The update has been running for a few days now, and I’ve got to say it is perfect, no problems whatsoever.
Is that a little speed increase I felt? Is everything just running a little quicker?
The hype is dying down a little since this years WWDC, and the unveiling of OSX 10.5 Leopard. I’ve still not caught up with the keynote .mov, but there are a couple of things that really interest me that have been revealed so far.
Mail now gets ‘notes’, essentially to do’s that can be mailed and are shared into iCal. Wow, is this a feature I have been waiting for! Pocomail used to have a similar feature, although not quite the same, and this is the single most missed feature I have since leaving the Windows platform.
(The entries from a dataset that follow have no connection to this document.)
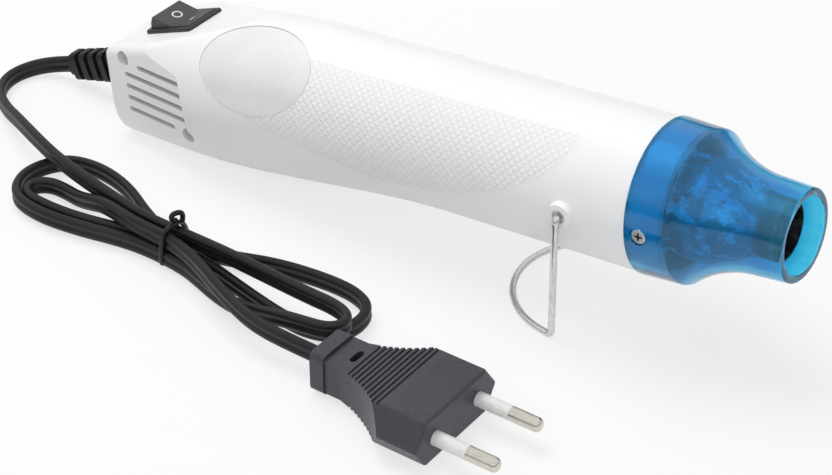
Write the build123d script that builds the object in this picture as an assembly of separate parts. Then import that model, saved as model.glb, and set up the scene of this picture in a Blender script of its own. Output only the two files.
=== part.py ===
from build123d import *
import math
import os

# Embossing heat tool: a slim hot air tool that rests on its belly and on a wire stand.
# Sizes are in millimetres. The tool is drawn about its barrel axis, nozzle towards +X and +Z up,
# with the rear rim of the nozzle at x = 0. It is then tilted nose up and set down on z = 0.
# The right side of the tool is -Y.

# Barrel and belly of the casing
barrel_radius = 20.75
casing_wall = 2.0
body_length = 180.0
neck_length = 60.0
belly_station = 146.0
belly_drop = 7.5
belly_half_width = 20.9
crown_dip = 2.5
crown_dip_start = 118.0
tail_rise = 1.0
rear_round = 5.0
tilt_angle = 4.9
rest_depth = 39.5
cut_overrun = 30.0

# Sloping top at the rear, which carries the switch
slope_angle = 16.5
slope_height = 5.2
slope_edge_round = 3.0

# Flat side panels at the rear, which carry the air inlet slots
panel_offset = 14.7
panel_angle = 7.75
panel_arc_radius = 30.0
panel_arc_station = 176.0
panel_arc_height = -8.0
slot_count = 5
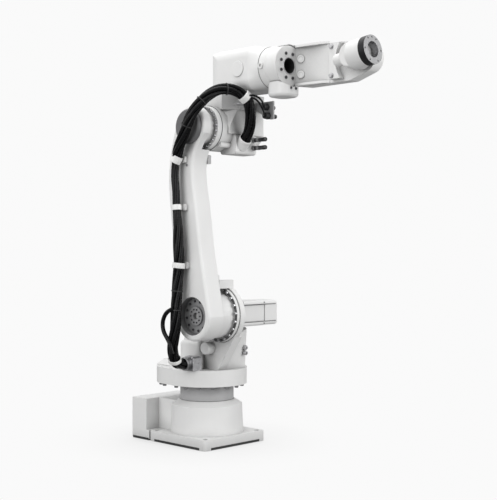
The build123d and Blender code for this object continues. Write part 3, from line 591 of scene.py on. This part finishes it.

Pocomail let you attach an independent note to a mail, a sort of advanced flagging, and a lot better than every other mail clients ‘follow up’ flag. Ok, if I dig deep into Outlook I guess I’d find someway of doing the same, and sure, I’ve not tried every mail client on every platform. The point is though that Pocomail was simple. Select mail, attach note, and when you were done with the note, delete it, though the point was that a note could be permanently attached to the message.
Mail on Leopard is offering a similar implementation, but takes it further. Creating the note lets you create a to-do which is shared into iCal, giving you the option to progress it as a normal task, and from what I’ve seen so far starts Mail on the road to becoming a fully featured messaging client. It would be interesting to see if it is possible to create the to-do’s from within any message, but I think we will have to wait to find this out.
Time machine, a simple realtime backup has been revealed, along with another ‘must have’ feature, Spaces. Spaces is a virtual desktop, a feature I cry out for every time I use Windows, but I have a third party app, You Desktops, to run this for me on the Mac. Further info is gradually being revealed on what Leopard holds, improvements to the Finder are appearing on the radar, though I have recently started to demo Path Finder, and I’m impressed with the functionality it brings to the Mac.
All in all Leopard does seem to have some productivity enhancements that are well worth waiting for, but unless there are some real surprises in the yet to be announced secrets, I have to agree that it will be evolutionary rather than revolutionary.
Ok, so I know that iWeb is not perfect, but we sing the praises of integration with the other iLife apps, then this happens.
I chose to use the image from iPhoto instead of directly importing it to the page, just take a look at the file size. 943kb. The original image from the XDA is only 528kb!
Ok, I did a little enhancement in iPhoto, but to nearly double the size? Needless to say I’ve fixed it now, and will keep a close eye on the use of images in the future. Note to developers, give the user some basic control, or even just reporting, on the output from iWeb. I can imagine newbie users wondering where all their .mac space went… oh, hang on, you can upgrade your .mac space for £££.
On the subject of bloatware, I was preparing a new iWeb tip on removing the language files from iWeb when I came across this little software marvel. Monoligual. Read the ‘about me’ files before use please, but I just trimmed 1.5 gig of my Mac with this little tool!
Not used my life changing Blog/Dashboard attachment much this week..
There’s time yet..
Right. It may not make Tiger worth its asking price on its own, but the concept does.
Maybe if I look I could find a ‘plug in’ for Firefox, an applet for Gnome, or something. That’s not really the point is it?
The point is is that I press F12 and bang. >>Type here<
It dosen’t mater where I am. Photoshop, Safari, Opera, Mail, whatever. Its one click and post. Done. No more fumbling about opening a browser, bookmark, login. No more typing a mail, remembering the hash/end, although that is useful when I’m out and about. It’s just pure slick.
Its stickies on steroids. Its notes on speed. It brilliant. Dashboard proves itself, Tiger proves its self. Windows. EAT MY DUST.
I’m reaching for my credit card and pressing the ‘Donate’ button.